I don't really expect everyone to keep up with everything about Perl. I'd certainly had no idea 5.10 was even a glimmer in someone's eye for over a year after it had come out because I was busy with front-end work and PHP projects. And I'm responding partly because maybe I've missed something again and this is a learning opportunity.

At the same time, when someone speaks up as the GP did and asserts that technical decision makers have done their homework and picked things like Python or Java by comparison to insulate themselves from the spectre of version shifts and associated porting costs, I think they may have earned themselves a challenge.

there's no horizon on which a complete implementation (or stable target for a spec/test suite, for that matter) is promising to arrive

That is the problem.

The future of Perl is very, very difficult to predict. 14 years ago, the next major version was announced. It was explained and designed and promoted in public by gathering the community's list of 361 technical flaws.

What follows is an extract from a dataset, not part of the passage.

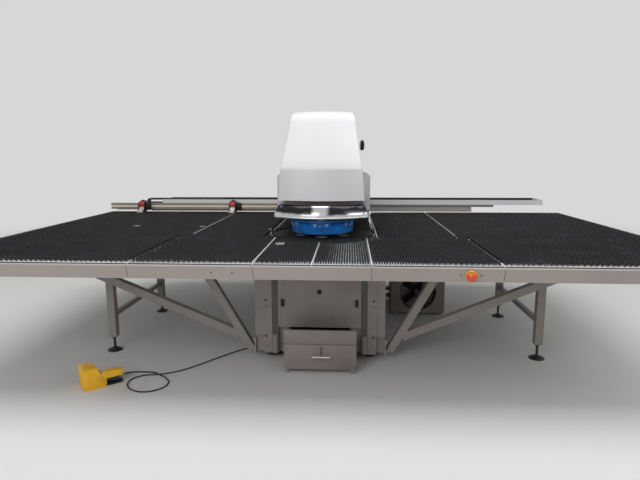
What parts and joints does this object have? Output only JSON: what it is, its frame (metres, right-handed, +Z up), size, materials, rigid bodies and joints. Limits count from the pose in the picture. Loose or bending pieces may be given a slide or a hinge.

P6 is now older than Perl was when P6 was announced and no one can tell when or if P6 will replace Perl. That includes developers as well as users and technical decision makers. If you start a new project in Perl today, how long will it be supported? Will you be able to hire or train enough developers? Will you be able to retain them? Will P6 ever replace Perl?

Python has its difficulties with the gradual adoption of Python 3, but at least there's a consistent and coherent story about community expectations. Perl doesn't have that, and that, to me, as a technical decision maker, is a huge risk.

I have always wondered why more people don't point out the great reputation that perl has had with backward compatibility.